What follows next is almost heartbreaking. Though Boaz clearly cares for Ruth he sacrifices his desires for her so that a relative that is next in line will redeem her family through marriage. It breaks my heart when I read these verses. How can someone with that much love for another person deny himself? How could Boaz sacrifice his desire for Ruth? He does it solely because he cares for her enough to know that her reputation and safety in that community comes first. Boaz is not selfish with his love, instead he is loyal and compassionate and wants to ensure that Ruth gets all she deserves.
God blesses them with marriage and little Obed. The beautiful thing about the book of Ruth is that the end of the story isn’t the union of Boaz and Ruth. The ending of their story happens 30 generations later. They’re great(x30) grandson is born of a virgin and lives to die and become resurrected so that He can be our kinsman redeemer. I definitely believe that this is symbolic of what our relationships should be: two people with beautifully godly characteristics working together to bring Christ into this world.

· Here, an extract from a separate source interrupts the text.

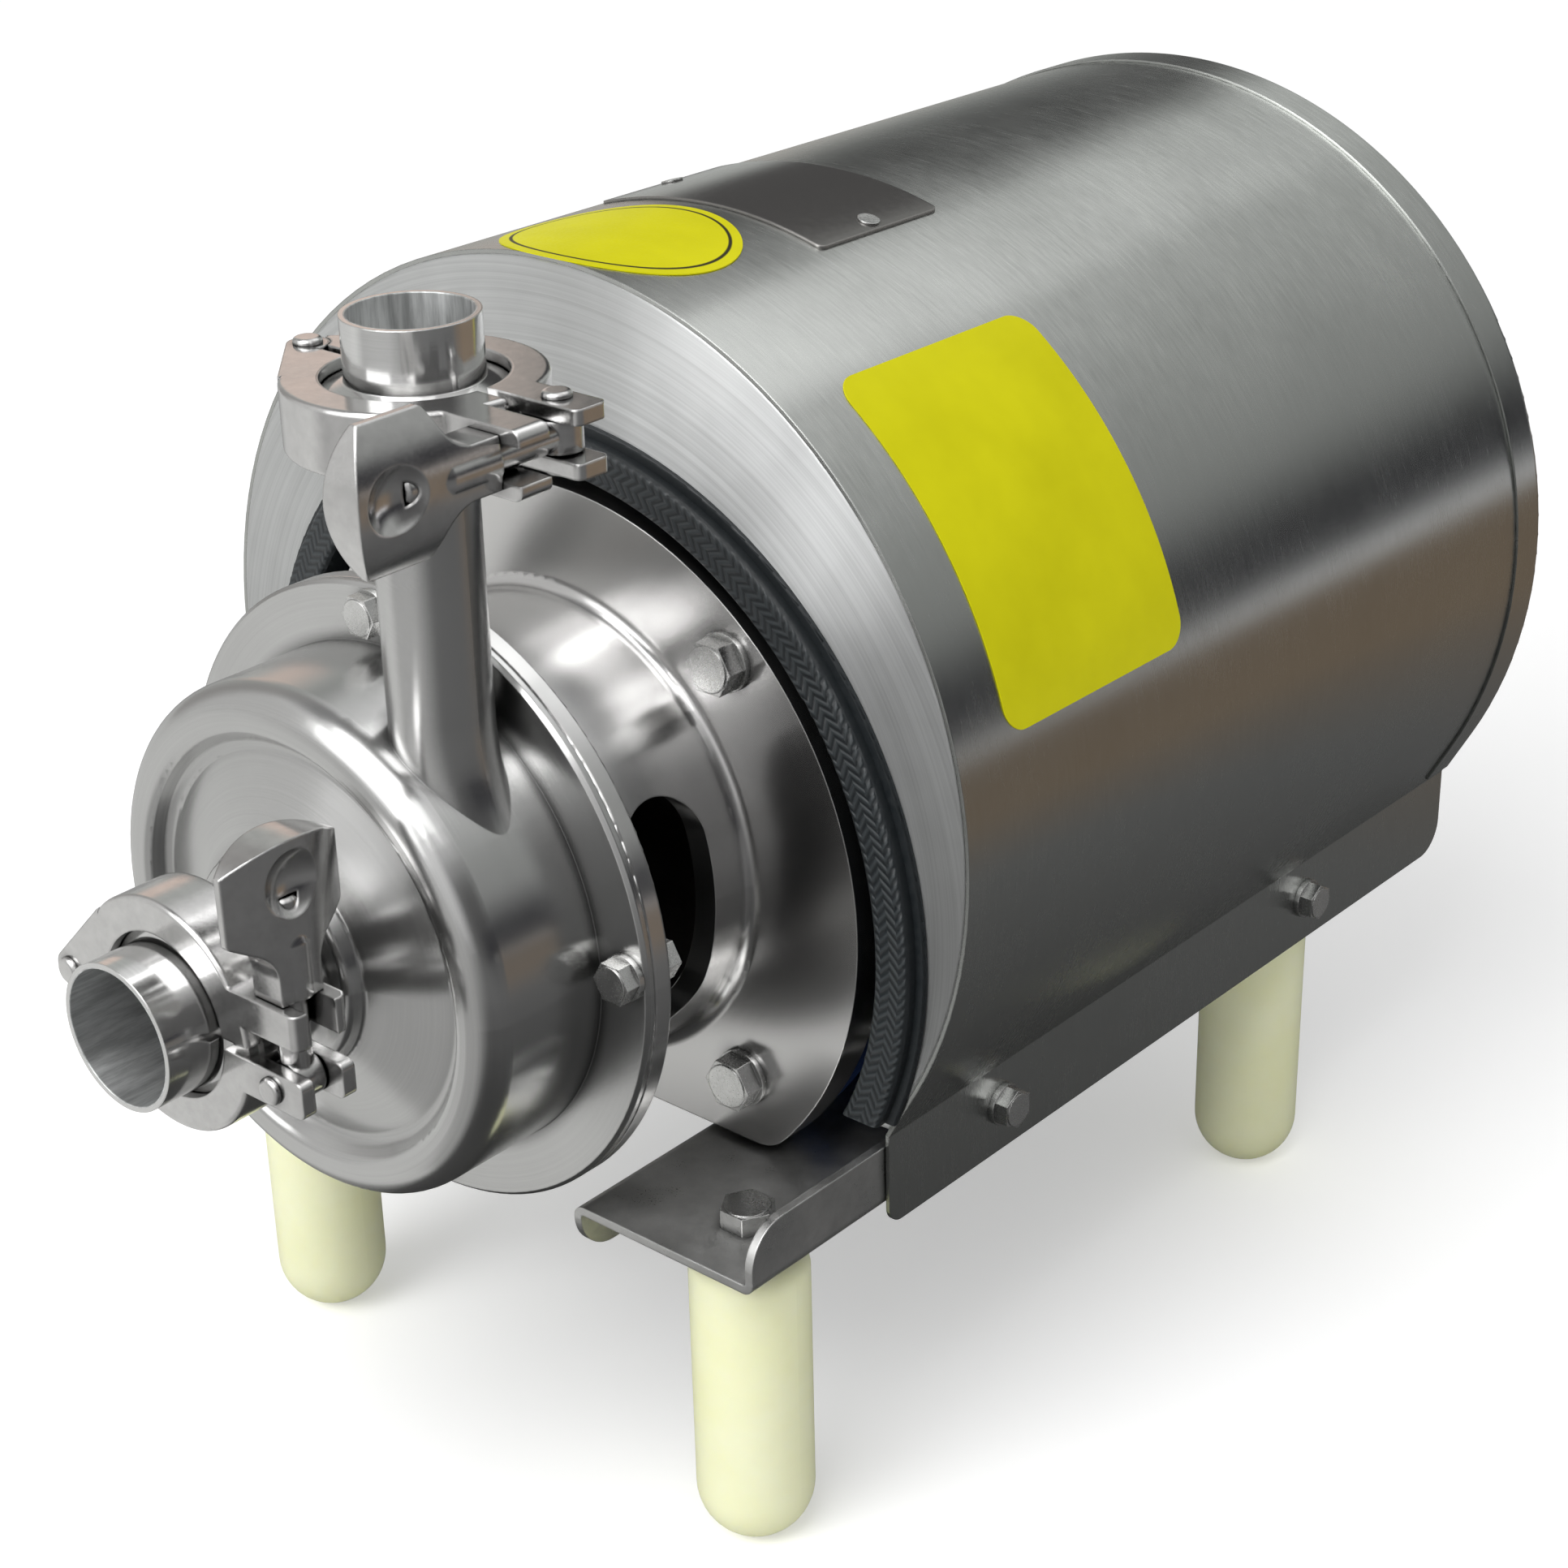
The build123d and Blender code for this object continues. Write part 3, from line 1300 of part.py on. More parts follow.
def all_nodes():
    nodes = {
        "suction_stub": stub(suction_d, suction_stub_l),
        "suction_gasket": gasket(suction_d, suction_clamp_y),
        "discharge_stub": discharge_stub(),
        "discharge_gasket": discharge_gasket(),
        "pump_casing": pump_casing(),
        "casing_o_ring": casing_o_ring(),
        "back_plate": back_plate(),
        "seal_seat": seal_seat(),
        "seat_o_ring": seat_o_ring(),
        "seal_head": seal_head(),
        "seal_spring": seal_spring(),
        "impeller": impeller(),
        "impeller_nut": impeller_nut(),
        "pump_shaft": pump_shaft(),
        "casing_bolts": casing_bolts(),
        "lantern": lantern(),
        "lantern_bolts": lantern_bolts(),
        "motor_front_shield": motor_front_shield(),
        "motor_housing": motor_housing(),
        "motor_rear_shield": motor_rear_shield(),
        "stator_core": stator_core(),
        "stator_windings": stator_windings(),
        "rotor_core": rotor_core(),
        "motor_shaft": motor_shaft(),
        "bearing_outer_rings": group([bearing_outer(front_bearing_y), bearing_outer(rear_bearing_y)]),
        "bearing_inner_rings": group([bearing_inner(front_bearing_y), bearing_inner(rear_bearing_y)]),
        "bearing_balls": group(bearing_balls(front_bearing_y) + bearing_balls(rear_bearing_y)),
        "cooling_fan": cooling_fan(),
        "fan_cowl": fan_cowl(),
        "cowl_screws": cowl_screws(),
        "terminal_box": terminal_box(),
        "terminal_lid": terminal_lid(),
        "lid_screws": lid_screws(),
        "cable_gland": cable_gland(),
        "motor_foot_bolts": motor_foot_bolts(),
        "base_rail_right": base_rail(1),
        "base_rail_left": base_rail(-1),
        "nylon_feet": nylon_feet(),
        "foot_bolts": foot_bolts(),
        "shroud_shell": shroud_shell(),
        "shroud_front_ring": shroud_front_ring(),
        "shroud_rear_cap": shroud_rear_cap(),
        "opening_trim": opening_trim(),
        "shroud_bolts": shroud_bolts(),
        "nameplate": nameplate(),
        "nameplate_rivets": nameplate_rivets(),
        "oval_sticker": oval_sticker(),
        "side_sticker": side_sticker(),
    }
    for name, piece in clamp_parts().items():
        nodes["suction_clamp_" + name] = clamp_at_suction(piece)
        nodes["discharge_clamp_" + name] = clamp_at_discharge(piece)
    return nodes


def main():
    os.makedirs("parts", exist_ok=True)
    for name, piece in all_nodes().items():
        export_step(piece, "parts/" + name + ".step")
        print(name, len(piece.solids()), round(piece.volume))


main()
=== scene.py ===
# %% [markdown]
# # A sanitary centrifugal pump, dressed in Blender
# The solids of the pump come from a CAD model and stay as they are. This file gives every one of
# them a finish and sets up a small photo studio round them.
# Lengths are metres, the shaft runs along +Y and +Z is up.

# %% Load the frame
import bpy
import math
from mathutils import Matrix, Vector


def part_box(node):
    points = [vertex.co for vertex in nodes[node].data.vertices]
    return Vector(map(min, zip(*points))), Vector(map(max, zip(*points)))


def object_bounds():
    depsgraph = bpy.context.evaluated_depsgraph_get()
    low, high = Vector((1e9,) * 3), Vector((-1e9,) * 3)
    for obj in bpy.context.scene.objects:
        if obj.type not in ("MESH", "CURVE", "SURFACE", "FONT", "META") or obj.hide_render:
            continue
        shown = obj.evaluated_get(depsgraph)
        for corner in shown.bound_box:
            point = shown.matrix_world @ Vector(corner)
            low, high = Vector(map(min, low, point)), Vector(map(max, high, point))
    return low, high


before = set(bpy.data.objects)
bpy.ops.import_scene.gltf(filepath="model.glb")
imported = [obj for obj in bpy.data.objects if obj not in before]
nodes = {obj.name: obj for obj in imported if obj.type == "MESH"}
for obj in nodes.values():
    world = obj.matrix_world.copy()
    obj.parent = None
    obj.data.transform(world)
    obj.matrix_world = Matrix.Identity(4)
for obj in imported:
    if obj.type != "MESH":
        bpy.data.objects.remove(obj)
cad_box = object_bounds()
print(len(nodes), "CAD nodes, box", [round(v, 4) for corner in cad_box for v in corner])

# %% [markdown]
# ## The camera
# A photograph fixes a place and a direction. The lens is a short telephoto, the camera stands to
# the front right of the pump, looks down at it and is held a little tilted. The three axes of the
# camera are worked out from the direction it looks in, because that is easier to read than angles.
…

I’d like to end with some advice. This is for those of you investing their time in courtship and dating; the broken hearts who were recently dumped; the ones who are in relationships that you know aren’t fruitful; the children of God who are dissatisfied with the low quality of Christian spouses. Find your Boaz. Find your Ruth. Be a Boaz. Be a Ruth. Build yourself up for this standard of character. Proclaim that this is the only standard of character you’re willing to be with. Don’t waste your time on someone who won’t bring the blessing of Christ to you in a relationship. Don’t be with someone who loves your selfishly. Most importantly, don’t settle when you know that there is a Boaz out there who’s willing to love you with the fullness of heart that can only come from humbleness of character.